▶ _PROBLEM TO WORK ON_:
Take the lines from the one bearing "for place, sign in" to the one bearing "cad_parts[node].hide_render = cad_parts[node].hide_viewport", inclusive, and reproduce them exactly; include no other line.

--- START GIVEN MATERIAL ---

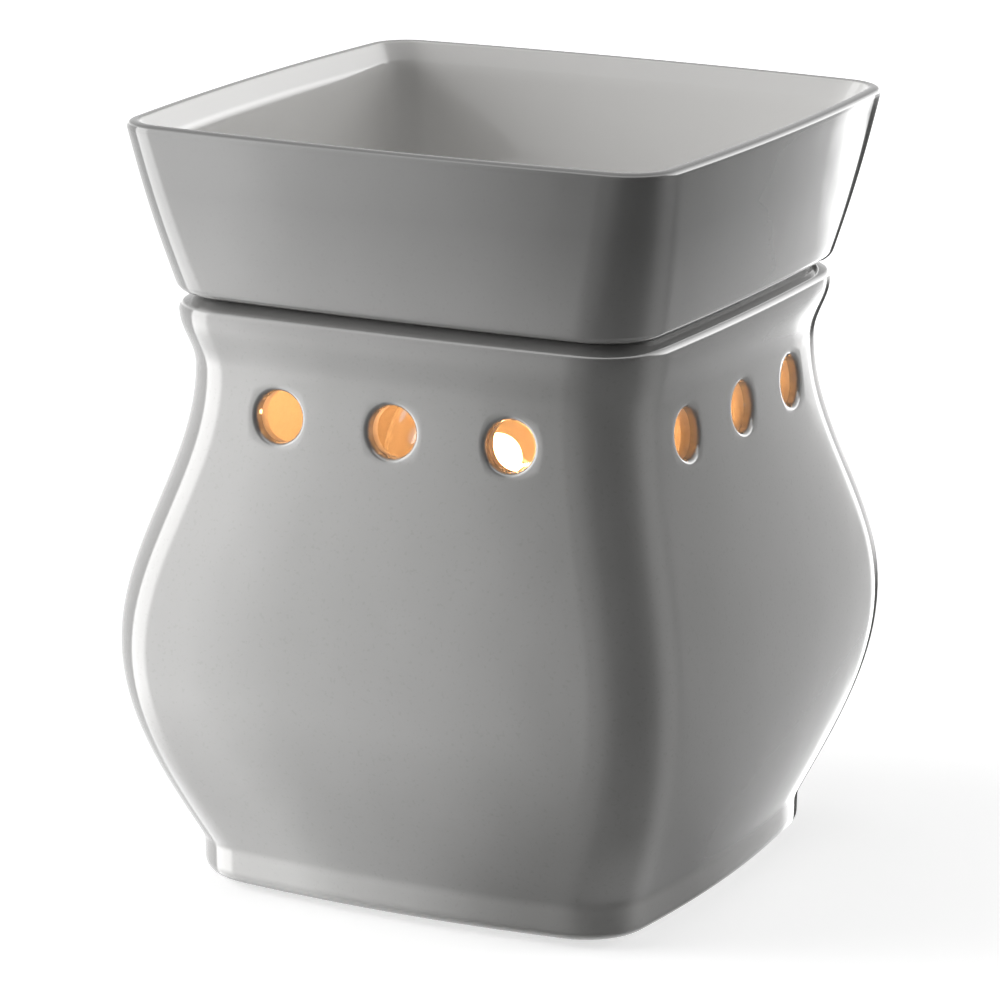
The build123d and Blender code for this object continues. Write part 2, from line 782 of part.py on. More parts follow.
os.makedirs("parts", exist_ok=True)
write("body_shell", body_shell())
write("wax_dish", wax_dish())
write("base_plate", base_plate())
for place, signs in fixing_signs.items():
    write(f"foot_{place}", foot(*signs))
write("base_screws", base_screws())
write("floor_nuts", floor_nuts())
write("cord_grommet", cord_grommet())
write("threaded_stem", threaded_stem())
write("stem_nut_lower", stem_nut(pan_under_z - stem_nut_height))
write("stem_nut_upper", stem_nut(upper_nut_z))
write("lock_washer", lock_washer())
write("holder_bracket", holder_bracket())
write("bracket_rivets", bracket_rivets())
write("lamp_holder", lamp_holder())
write("screw_shell", screw_shell())
write("centre_contact", centre_contact())
for place, sign in {"left": -1, "right": 1}.items():
    write(f"lead_{place}", routed_tube(lead_route(sign), lead_radius, f"lead {place}"))
    write(f"crimp_cap_{place}", crimp_cap(sign))
    write(f"bulb_wire_{place}", bulb_wire(sign))
write("bulb_glass", bulb_glass())
write("bulb_cap", bulb_cap())
write("bulb_insulator", bulb_insulator())
write("bulb_contact", bulb_contact())
write("bulb_stem", bulb_stem())
write("filament_supports", filament_supports())
write("filament", filament())
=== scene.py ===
import bpy
from math import atan2, cos, hypot, pi, radians, sin, sqrt
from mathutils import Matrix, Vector


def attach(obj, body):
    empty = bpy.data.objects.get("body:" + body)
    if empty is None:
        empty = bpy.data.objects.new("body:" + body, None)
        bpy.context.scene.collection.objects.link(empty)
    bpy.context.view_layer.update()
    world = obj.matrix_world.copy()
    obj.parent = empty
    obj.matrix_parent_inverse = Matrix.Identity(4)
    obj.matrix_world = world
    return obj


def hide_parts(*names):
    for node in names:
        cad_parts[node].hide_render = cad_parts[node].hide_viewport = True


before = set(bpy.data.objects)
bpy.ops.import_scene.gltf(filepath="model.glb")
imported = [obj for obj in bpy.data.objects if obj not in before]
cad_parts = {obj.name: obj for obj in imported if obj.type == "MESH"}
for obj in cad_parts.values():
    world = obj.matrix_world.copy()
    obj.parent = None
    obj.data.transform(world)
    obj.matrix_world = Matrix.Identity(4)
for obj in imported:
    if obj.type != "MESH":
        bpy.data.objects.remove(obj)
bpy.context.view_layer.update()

# Camera, at the photograph's viewing angle: a long lens, a little above the rim and 26 degrees round
# to the right, so that the front shows wide on the left and the right side shows narrow.
VIEW_AZIMUTH, VIEW_ELEVATION = 26.2, 14.55
MIDDLE = (0, 0, 0.0762)


def seen_from(azimuth, elevation, distance, target=MIDDLE):
    """A point at a distance from the target; azimuth 0 is straight in front, 90 the right side."""
    a, e = radians(azimuth), radians(elevation)
    return Vector(target) + distance * Vector((sin(a) * cos(e), -cos(a) * cos(e), sin(e)))


def look_at(thing):
    """Turns a camera or lamp to face the warmer's middle."""
    thing.rotation_euler = (Vector(MIDDLE) - thing.location).to_track_quat("-Z", "Y").to_euler()


camera = bpy.data.objects.new("camera", bpy.data.cameras.new("camera"))
bpy.context.collection.objects.link(camera)
camera.location = seen_from(VIEW_AZIMUTH, VIEW_ELEVATION, 0.985)
look_at(camera)
camera.rotation_euler.rotate_axis("Z", radians(0.5))
camera.data.lens = 179.9
camera.data.shift_x = -0.0085
camera.data.shift_y = -0.0170
camera.data.clip_start = 0.05
bpy.context.scene.camera = camera
bpy.context.scene.view_settings.view_transform = "Standard"


# Studio: a white paper floor under three softboxes, left, right and above, which give the light. The glaze
# mirrors the world instead: a room with a bright left, a dark front, a lit right edge and a black flag.
def linear(code):
    """The linear colour of an sRGB hex value such as "8a8784"."""
    channels = [int(code[i:i + 2], 16) / 255 for i in (0, 2, 4)]
    return tuple(c / 12.92 if c <= 0.04045 else ((c + 0.055) / 1.055) ** 2.4 for c in channels) + (1.0,)


def add(tree, kind, values=None, links=None, **settings):
    """Adds one node with its settings, the values of its sockets and the outputs that feed them."""
    node = tree.nodes.new(kind)
    for name, value in settings.items():
        setattr(node, name, value)
    for socket, value in (values or {}).items():
        node.inputs[socket].default_value = value
    for socket, output in (links or {}).items():
        tree.links.new(output, node.inputs[socket])
    return node


def new_material(name):
    """An empty node material."""
    material = bpy.data.materials.new(name)
    material.use_nodes = True
    material.node_tree.nodes.clear()
    return material, material.node_tree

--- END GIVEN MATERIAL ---

▶ _EXERCISE SOLUTION_:
for place, sign in {"left": -1, "right": 1}.items():
    write(f"lead_{place}", routed_tube(lead_route(sign), lead_radius, f"lead {place}"))
    write(f"crimp_cap_{place}", crimp_cap(sign))
    write(f"bulb_wire_{place}", bulb_wire(sign))
write("bulb_glass", bulb_glass())
write("bulb_cap", bulb_cap())
write("bulb_insulator", bulb_insulator())
write("bulb_contact", bulb_contact())
write("bulb_stem", bulb_stem())
write("filament_supports", filament_supports())
write("filament", filament())
=== scene.py ===
import bpy
from math import atan2, cos, hypot, pi, radians, sin, sqrt
from mathutils import Matrix, Vector


def attach(obj, body):
    empty = bpy.data.objects.get("body:" + body)
    if empty is None:
        empty = bpy.data.objects.new("body:" + body, None)
        bpy.context.scene.collection.objects.link(empty)
    bpy.context.view_layer.update()
    world = obj.matrix_world.copy()
    obj.parent = empty
    obj.matrix_parent_inverse = Matrix.Identity(4)
    obj.matrix_world = world
    return obj


def hide_parts(*names):
    for node in names:
        cad_parts[node].hide_render = cad_parts[node].hide_viewport = True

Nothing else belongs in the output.